Lo más ortodoxo sería financiar las políticas de lucha contra la pobreza, incluida la energética, a través de los Presupuestos Generales del Estado. El problema es que ya existe una medida en el sistema eléctrico con el mismo fin, aunque no está funcionando. Lo más razonable es cambiarla para que funcione. El bono social ni es efectivo ni es eficiente. Apenas tiene 2,5 millones de beneficiarios frente a un potencial de más de 5 millones. Debido a la definición de las categorías de beneficiarios, es dudoso que tenga efectos verdaderamente redistributivos. Y además, no resuelve el fin último, que es garantizar un consumo básico a los hogares.

La Directiva 2009/72/CE, del mercado interior de la electricidad, insta a los Estados a definir los “clientes vulnerables”, algo que en nuestro país está pendiente. Esta definición podría consistir en un consumo mínimo diario en kWh, el equivalente a una cesta de consumo básica (iluminación y refrigeración de alimentos, por ejemplo), más amplia durante el invierno. De acuerdo con la propuesta que aquí se hace, ese nivel mínimo no podrá ser interrumpido en ningún caso por las empresas comercializadoras. En caso de impago de la factura, la deuda persistirá pero el suministro solo podrá reducirse hasta ese nivel mínimo. El coste financiero de esta medida será asumido por las empresas comercializadoras que hasta ahora financian el bono social, durante un tiempo determinado en coordinación con los servicios sociales.

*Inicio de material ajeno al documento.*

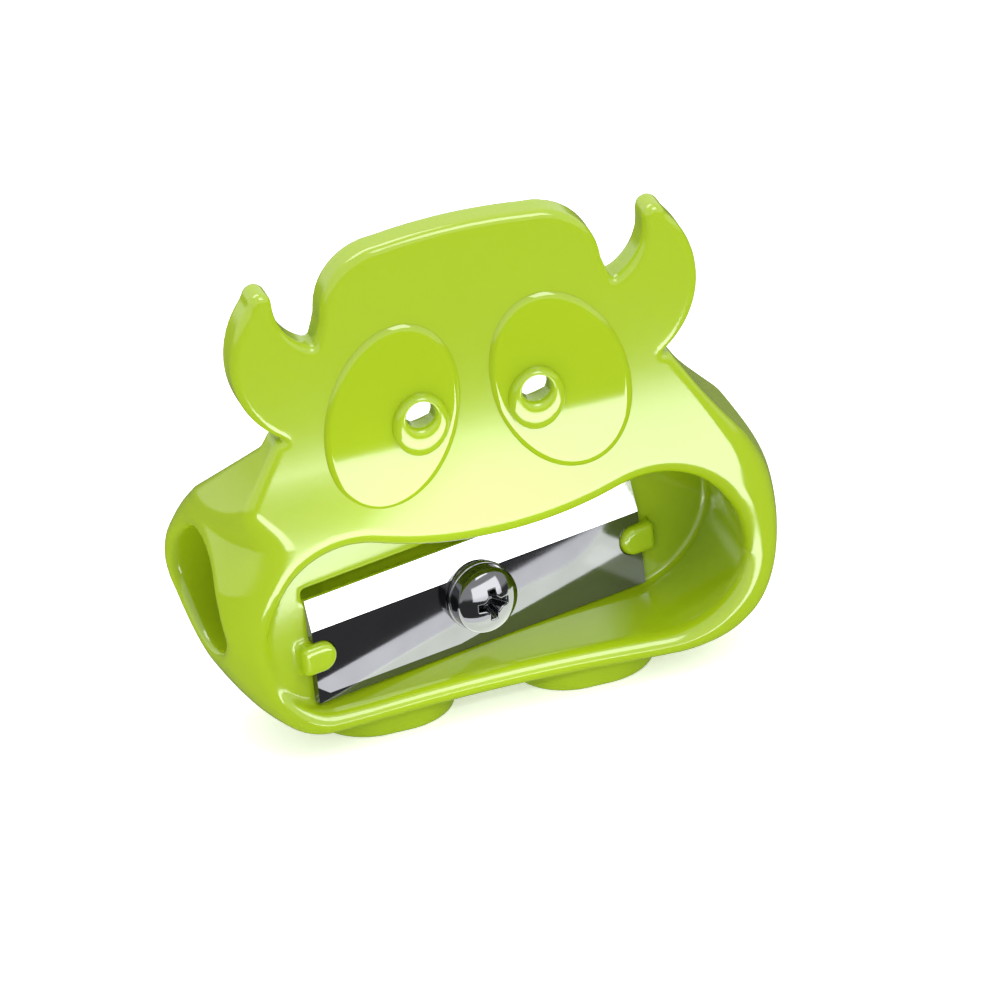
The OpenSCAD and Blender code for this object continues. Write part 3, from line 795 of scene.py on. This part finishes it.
floor.visible_glossy = False
metal = bpy.data.collections.new("metal_parts")
plastic = bpy.data.collections.new("plastic_parts")
for piece in (strip, screw_head):
    metal.objects.link(piece)
plastic.objects.link(moulding)
for piece in eye_pieces:
    plastic.objects.link(piece)

softbox("key_softbox", (120, -220, 330), (0, 0, 15), (220, 220), 4.0)
softbox("top_softbox", (-60, 160, 320), (0, 0, 15), (240, 160), 3.5)
softbox("face_card", (6, -32, 0.3), (6, -32, 10), (48, 26), 5.6, plastic)
softbox("bevel_card", (12.5, -31, 12), (-6.4, -2.6, 11.2), (40, 20), 3.0, metal)
softbox("lip_card", (3, -4.2, 4.4), (3, -4.2, 10), (28, 4.0), 2.4, metal)

# a narrow lamp that fills the mouth
SPOT_PLACE, SPOT_AIM = Vector((-23, -70, 49)), Vector((0, -2, 8))
spot = bpy.data.lights.new("mouth_spot", "SPOT")
spot.energy, spot.shadow_soft_size = 0.1, 4 * MM
spot.spot_size, spot.spot_blend = math.radians(20), 0.9
mouth_spot = bpy.data.objects.new("mouth_spot", spot)
bpy.context.scene.collection.objects.link(mouth_spot)
mouth_spot.location = SPOT_PLACE * MM
mouth_spot.rotation_euler = (SPOT_AIM - SPOT_PLACE).to_track_quat("-Z", "Y").to_euler()
mouth_spot.visible_glossy = False

# camera: long lens, from the upper left front, rolled a little
azimuth, pitch, roll = math.radians(13.8), math.radians(28), math.radians(-6.5)
lens, sensor, scale_mm = 540.0, 22.5, 62.9                # frame width at the object, mm
distance = scale_mm * lens / sensor
forward = Vector((math.sin(azimuth) * math.cos(pitch), math.cos(azimuth) * math.cos(pitch), -math.sin(pitch)))
right = Vector((math.cos(azimuth), -math.sin(azimuth), 0))
up = right.cross(forward)
right, up = right * math.cos(roll) + up * math.sin(roll), up * math.cos(roll) - right * math.sin(roll)
camera = bpy.data.objects.new("camera", bpy.data.cameras.new("camera"))
bpy.context.scene.collection.objects.link(camera)
camera.data.lens, camera.data.sensor_width = lens, sensor
camera.data.clip_start, camera.data.clip_end = 0.01, 10
centre = Vector((2.41, 0.0, 12.62))
camera.matrix_world = Matrix.Translation((centre - forward * distance) * MM) @ Matrix(
    (right, up, -forward)).transposed().to_4x4()
bpy.context.scene.camera = camera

De acuerdo con cálculos preliminares, el coste de esta medida estaría entre los 50 y 100 millones de euros, bastante por debajo de los 200 millones que actualmente se destinan al bono social. El excedente podría dedicarse a crear un Fondo contra la Pobreza Energética que, administrado por el IDAE, financiara actuaciones en materia de ahorro y eficiencia energética específicamente dirigidas a los consumidores vulnerables que, según la Agencia Internacional de la Energía, son las actuaciones más eficientes para resolver las situaciones de pobreza energética. Algunos ejemplos de estas medidas son la rehabilitación de las viviendas, la mejora del aislamiento térmico, la sustitución de los sistemas de calefacción o la instalación de unidades de generación distribuida. Sin duda, esta propuesta es menos seductora que una reforma de la Constitución que consagre el derecho a la electricidad. Pero, tal vez, puede ser más efectiva para arreglar los problemas reales del ciudadano.